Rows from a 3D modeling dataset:
------
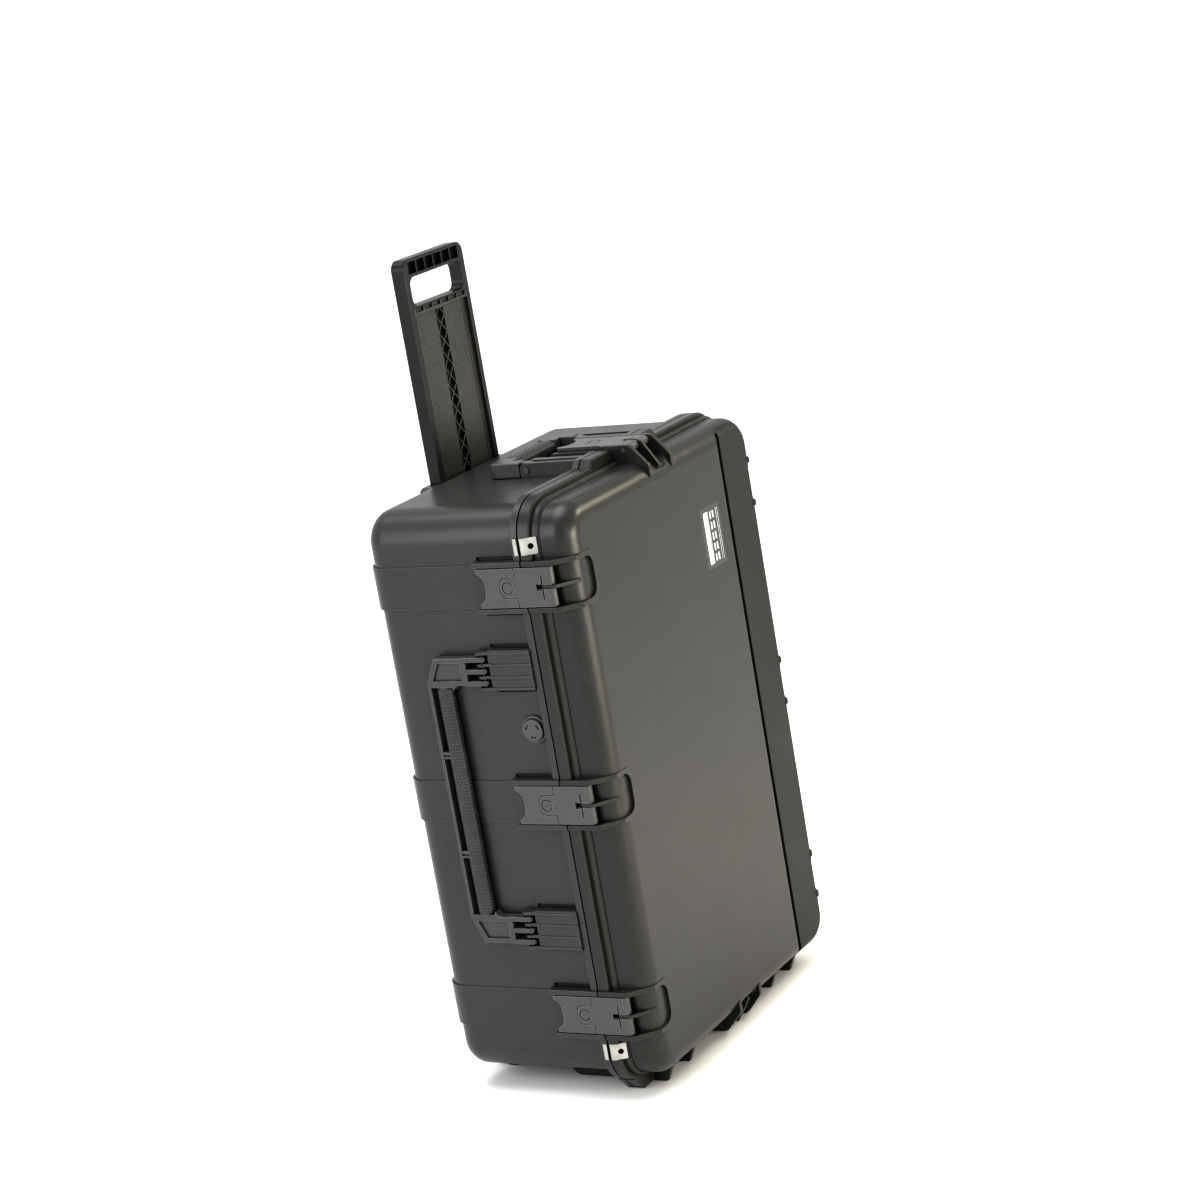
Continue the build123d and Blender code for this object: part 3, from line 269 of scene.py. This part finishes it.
def metal(name, colour, roughness, brush):
    """Plated or brushed steel, with fine lines along Z and faint smudges."""
    shader = Shader(name)
    rounded, edge = shader.edges(0.35 * MM)
    lines = shader.noise(1.0, 3.0, shader.turned((0, 0, 0), (brush, brush, brush * 0.04)))
    smudges = shader.noise(55.0, 4.0)
    base = shader.mix(shader.fit(smudges, 0.35, 0.7), shade(colour, 0.82), shade(colour, 1.1))
    # Painted highlight: the colour is lightened along every edge.
    base = shader.mix(shader.maths("MULTIPLY", edge, 0.3), base, shade(colour, 1.3))
    gloss = shader.fit(lines, 0.3, 0.7, roughness - 0.07, roughness + 0.12)
    shader.set(
        Base_Color=base,
        Metallic=1.0,
        Roughness=gloss,
        Normal=shader.bump(lines, 0.03 * MM, 0.5, rounded),
    )
    return shader.material


def glossy_plate(name):
    """The label's dark glossy face, with fine dust and swirls."""
    shader = Shader(name)
    rounded, edge = shader.edges(0.4 * MM)
    dust = shader.fit(shader.noise(260.0, 5.0), 0.55, 0.75)
    base = shader.mix(shader.maths("MULTIPLY", dust, 0.25), (0.012, 0.012, 0.013, 1), (0.09, 0.09, 0.09, 1))
    # Painted highlight: the colour is lightened along every edge.
    base = shader.mix(shader.maths("MULTIPLY", edge, 0.4), base, (0.10, 0.10, 0.10, 1))
    shader.set(
        Base_Color=base,
        Roughness=shader.fit(shader.noise(30.0, 3.0), 0.3, 0.7, 0.20, 0.32),
        Normal=shader.bump(shader.noise(120.0, 2.0), 0.02 * MM, 0.4, rounded),
        Coat_Weight=0.3,
        Coat_Roughness=0.12,
    )
    return shader.material


def studio_floor():
    """Pale matt floor."""
    shader = Shader("pale_floor")
    tone = shader.fit(shader.noise(900.0, 2.0), 0.3, 0.7)
    shader.set(
        Base_Color=shader.mix(tone, (0.835, 0.835, 0.83, 1), (0.845, 0.845, 0.84, 1)),
        Roughness=0.9,
        Specular_IOR_Level=0.1,
    )
    return shader.material


SHELL = moulded_plastic("shell_plastic", (0.0330, 0.0327, 0.0315), 0.31, 1150.0, 0.08 * MM, 0.8)
# The lid's copy of the shell plastic has a darker colour than the base's: painted shade that evens out the
# key light falling on the lid.
LID_SHELL = moulded_plastic(
    "lid_plastic", (0.0185, 0.0182, 0.0167), 0.31, 1150.0, 0.08 * MM, 0.8,
    mottle=0.13, patch=(hinge_strip, 0.7, 0.2),
)
LATCH = moulded_plastic(
    "latch_plastic", (0.064, 0.0642, 0.0628), 0.32, 1700.0, 0.04 * MM, 0.8, scuffs=0.4, waviness=0.3,
)
HANDLE = moulded_plastic(
    "handle_plastic", (0.049, 0.049, 0.0478), 0.31, 1500.0, 0.05 * MM, 0.9, waviness=0.5,
)
# The pull handle's border and grip bar are darkened almost to black: painted shade for their deep recesses
# and cells.
PULL = moulded_plastic(
    "pull_handle_plastic", (0.030, 0.0292, 0.0275), 0.33, 900.0, 0.10 * MM, 0.9, scuffs=1.0,
    mottle=0.45, reach=12 * MM, patch=(pull_border, 0.90, -0.01),
)
HUB = moulded_plastic("hub_plastic", (0.024, 0.024, 0.024), 0.5, 1500.0, 0.06 * MM)
GRIP = rubber("grip_rubber", (0.019, 0.019, 0.0192), 0.40, 1100.0, 0.10 * MM)
# The dots' lighter colour is a painted glint on the raised dots.
GRIP_DOTS = rubber("grip_dots_painted_glint", (0.085, 0.085, 0.085), 0.28, 1500.0, 0.03 * MM)
FOOT = rubber("foot_rubber", (0.012, 0.012, 0.012), 0.72, 900.0, 0.10 * MM)
TYRE = rubber("tyre_rubber", (0.014, 0.014, 0.014), 0.66, 1100.0, 0.08 * MM)
SEAL = rubber("seal_rubber", (0.020, 0.020, 0.021), 0.6, 1400.0, 0.06 * MM)
STEEL = metal("brushed_steel", (0.44, 0.43, 0.40), 0.30, 2600.0)
PIN_STEEL = metal("dark_pin_steel", (0.10, 0.10, 0.105), 0.38, 1500.0)
SPRING_WIRE = metal("spring_wire", (0.55, 0.55, 0.56), 0.25, 1500.0)
PLATE = glossy_plate("label_gloss")
SILVER = metal("silver_ink", (0.58, 0.59, 0.60), 0.42, 900.0)
BY_SLOT = {
    "shell": SHELL, "latch": LATCH, "handle": HANDLE, "hub": HUB, "grip": GRIP, "foot": FOOT,
    "tyre": TYRE, "seal": SEAL, "steel": STEEL, "pin": PIN_STEEL, "label": PLATE,
}
BY_NODE = {"pull_handle_blade": PULL, "lid_shell": LID_SHELL}


def dress_cad():
    """Give every CAD node its own material, or else the one of its slot in the record."""
    for entry in frame["record"]["subparts"]:
        node = frame["nodes"][entry["node"]]
        material = BY_NODE.get(entry["node"], BY_SLOT[entry["material_slot"]])
        if not node.material_slots:
            node.data.materials.append(material)
        for place in node.material_slots:
            place.link = "OBJECT"
            place.material = material


# ---------------------------------------------------------------- mesh helpers


def piece_from(name, soup, material, body):
    """A mesh piece, made from gathered shapes, that rides on a body."""
    mesh = bpy.data.meshes.new(name)
    mesh.from_pydata([tuple(v) for v in soup.vertices], [], soup.faces)
    mesh.validate()
    shape = bmesh.new()
    shape.from_mesh(mesh)
    bmesh.ops.recalc_face_normals(shape, faces=shape.faces)
    shape.to_mesh(mesh)
    shape.free()
    mesh.materials.append(material)
    piece = bpy.data.objects.new(name, mesh)
    bpy.context.scene.collection.objects.link(piece)
    mesh.shade_smooth()
    mesh.set_sharp_from_angle(angle=math.radians(40))
    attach(piece, body)
    return piece


def corners(node):
    """A node's lowest and highest corners."""
    low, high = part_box(node)
    return Vector(low), Vector(high)


def round_angles(count):
    """Equal steps round a circle."""
    return [2 * math.pi * k / count for k in range(count)]


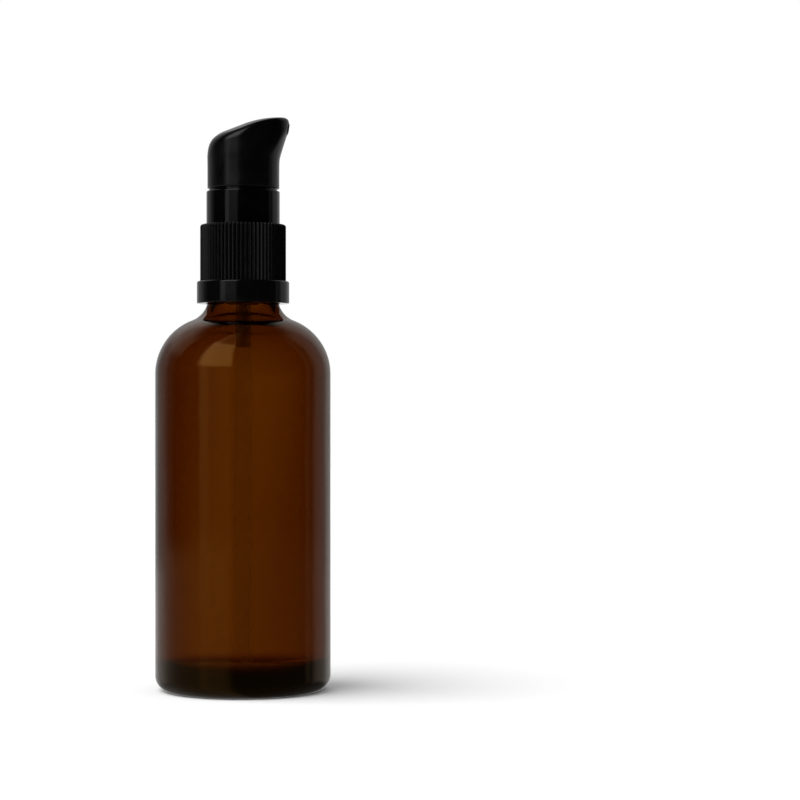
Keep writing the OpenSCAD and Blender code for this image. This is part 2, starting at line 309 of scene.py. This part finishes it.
------
(PROBLEM REQUIREMENTS)
Emit the full listing verbatim.

(FULL ANSWER)
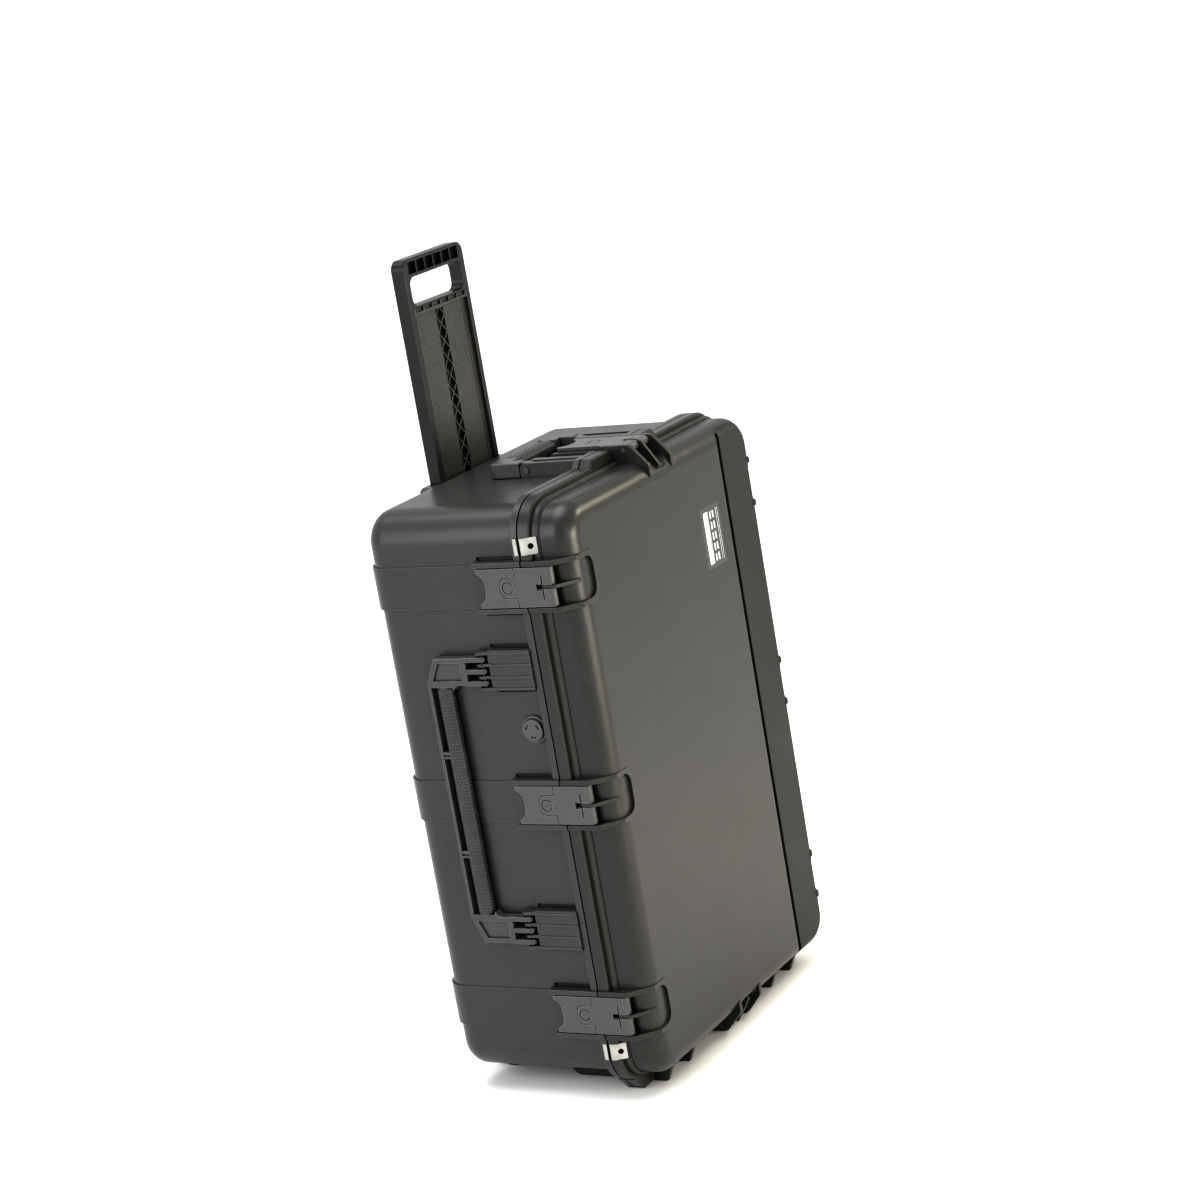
Continue the build123d and Blender code for this object: part 3, from line 269 of scene.py. This part finishes it.
def metal(name, colour, roughness, brush):
    """Plated or brushed steel, with fine lines along Z and faint smudges."""
    shader = Shader(name)
    rounded, edge = shader.edges(0.35 * MM)
    lines = shader.noise(1.0, 3.0, shader.turned((0, 0, 0), (brush, brush, brush * 0.04)))
    smudges = shader.noise(55.0, 4.0)
    base = shader.mix(shader.fit(smudges, 0.35, 0.7), shade(colour, 0.82), shade(colour, 1.1))
    # Painted highlight: the colour is lightened along every edge.
    base = shader.mix(shader.maths("MULTIPLY", edge, 0.3), base, shade(colour, 1.3))
    gloss = shader.fit(lines, 0.3, 0.7, roughness - 0.07, roughness + 0.12)
    shader.set(
        Base_Color=base,
        Metallic=1.0,
        Roughness=gloss,
        Normal=shader.bump(lines, 0.03 * MM, 0.5, rounded),
    )
    return shader.material


def glossy_plate(name):
    """The label's dark glossy face, with fine dust and swirls."""
    shader = Shader(name)
    rounded, edge = shader.edges(0.4 * MM)
    dust = shader.fit(shader.noise(260.0, 5.0), 0.55, 0.75)
    base = shader.mix(shader.maths("MULTIPLY", dust, 0.25), (0.012, 0.012, 0.013, 1), (0.09, 0.09, 0.09, 1))
    # Painted highlight: the colour is lightened along every edge.
    base = shader.mix(shader.maths("MULTIPLY", edge, 0.4), base, (0.10, 0.10, 0.10, 1))
    shader.set(
        Base_Color=base,
        Roughness=shader.fit(shader.noise(30.0, 3.0), 0.3, 0.7, 0.20, 0.32),
        Normal=shader.bump(shader.noise(120.0, 2.0), 0.02 * MM, 0.4, rounded),
        Coat_Weight=0.3,
        Coat_Roughness=0.12,
    )
    return shader.material


def studio_floor():
    """Pale matt floor."""
    shader = Shader("pale_floor")
    tone = shader.fit(shader.noise(900.0, 2.0), 0.3, 0.7)
    shader.set(
        Base_Color=shader.mix(tone, (0.835, 0.835, 0.83, 1), (0.845, 0.845, 0.84, 1)),
        Roughness=0.9,
        Specular_IOR_Level=0.1,
    )
    return shader.material


SHELL = moulded_plastic("shell_plastic", (0.0330, 0.0327, 0.0315), 0.31, 1150.0, 0.08 * MM, 0.8)
# The lid's copy of the shell plastic has a darker colour than the base's: painted shade that evens out the
# key light falling on the lid.
LID_SHELL = moulded_plastic(
    "lid_plastic", (0.0185, 0.0182, 0.0167), 0.31, 1150.0, 0.08 * MM, 0.8,
    mottle=0.13, patch=(hinge_strip, 0.7, 0.2),
)
LATCH = moulded_plastic(
    "latch_plastic", (0.064, 0.0642, 0.0628), 0.32, 1700.0, 0.04 * MM, 0.8, scuffs=0.4, waviness=0.3,
)
HANDLE = moulded_plastic(
    "handle_plastic", (0.049, 0.049, 0.0478), 0.31, 1500.0, 0.05 * MM, 0.9, waviness=0.5,
)
# The pull handle's border and grip bar are darkened almost to black: painted shade for their deep recesses
# and cells.
PULL = moulded_plastic(
    "pull_handle_plastic", (0.030, 0.0292, 0.0275), 0.33, 900.0, 0.10 * MM, 0.9, scuffs=1.0,
    mottle=0.45, reach=12 * MM, patch=(pull_border, 0.90, -0.01),
)
HUB = moulded_plastic("hub_plastic", (0.024, 0.024, 0.024), 0.5, 1500.0, 0.06 * MM)
GRIP = rubber("grip_rubber", (0.019, 0.019, 0.0192), 0.40, 1100.0, 0.10 * MM)
# The dots' lighter colour is a painted glint on the raised dots.
GRIP_DOTS = rubber("grip_dots_painted_glint", (0.085, 0.085, 0.085), 0.28, 1500.0, 0.03 * MM)
FOOT = rubber("foot_rubber", (0.012, 0.012, 0.012), 0.72, 900.0, 0.10 * MM)
TYRE = rubber("tyre_rubber", (0.014, 0.014, 0.014), 0.66, 1100.0, 0.08 * MM)
SEAL = rubber("seal_rubber", (0.020, 0.020, 0.021), 0.6, 1400.0, 0.06 * MM)
STEEL = metal("brushed_steel", (0.44, 0.43, 0.40), 0.30, 2600.0)
PIN_STEEL = metal("dark_pin_steel", (0.10, 0.10, 0.105), 0.38, 1500.0)
SPRING_WIRE = metal("spring_wire", (0.55, 0.55, 0.56), 0.25, 1500.0)
PLATE = glossy_plate("label_gloss")
SILVER = metal("silver_ink", (0.58, 0.59, 0.60), 0.42, 900.0)
BY_SLOT = {
    "shell": SHELL, "latch": LATCH, "handle": HANDLE, "hub": HUB, "grip": GRIP, "foot": FOOT,
    "tyre": TYRE, "seal": SEAL, "steel": STEEL, "pin": PIN_STEEL, "label": PLATE,
}
BY_NODE = {"pull_handle_blade": PULL, "lid_shell": LID_SHELL}


def dress_cad():
    """Give every CAD node its own material, or else the one of its slot in the record."""
    for entry in frame["record"]["subparts"]:
        node = frame["nodes"][entry["node"]]
        material = BY_NODE.get(entry["node"], BY_SLOT[entry["material_slot"]])
        if not node.material_slots:
            node.data.materials.append(material)
        for place in node.material_slots:
            place.link = "OBJECT"
            place.material = material


# ---------------------------------------------------------------- mesh helpers


def piece_from(name, soup, material, body):
    """A mesh piece, made from gathered shapes, that rides on a body."""
    mesh = bpy.data.meshes.new(name)
    mesh.from_pydata([tuple(v) for v in soup.vertices], [], soup.faces)
    mesh.validate()
    shape = bmesh.new()
    shape.from_mesh(mesh)
    bmesh.ops.recalc_face_normals(shape, faces=shape.faces)
    shape.to_mesh(mesh)
    shape.free()
    mesh.materials.append(material)
    piece = bpy.data.objects.new(name, mesh)
    bpy.context.scene.collection.objects.link(piece)
    mesh.shade_smooth()
    mesh.set_sharp_from_angle(angle=math.radians(40))
    attach(piece, body)
    return piece


def corners(node):
    """A node's lowest and highest corners."""
    low, high = part_box(node)
    return Vector(low), Vector(high)


def round_angles(count):
    """Equal steps round a circle."""
    return [2 * math.pi * k / count for k in range(count)]


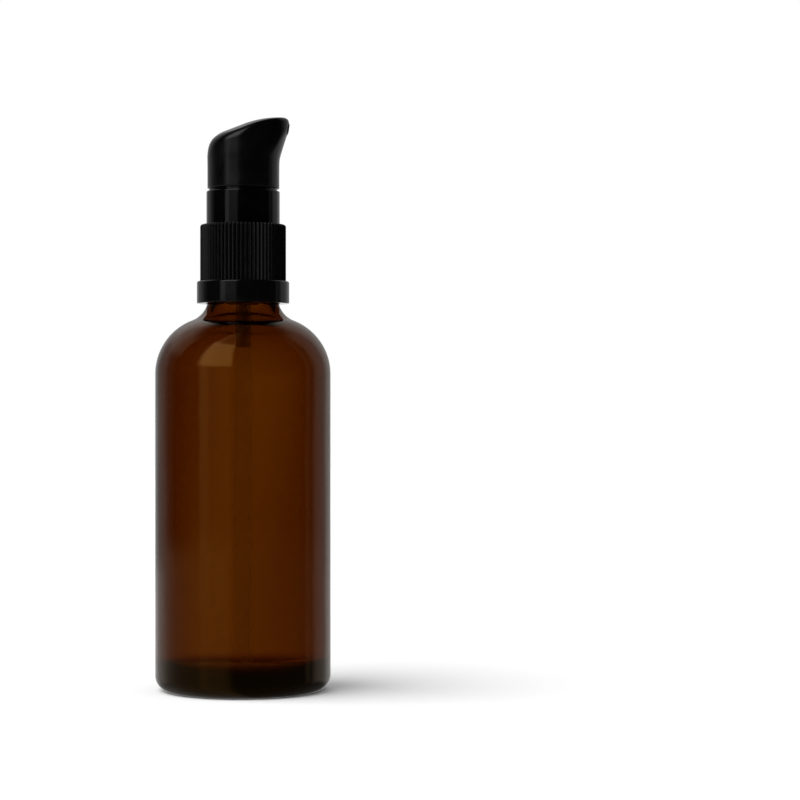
Keep writing the OpenSCAD and Blender code for this image. This is part 2, starting at line 309 of scene.py. This part finishes it.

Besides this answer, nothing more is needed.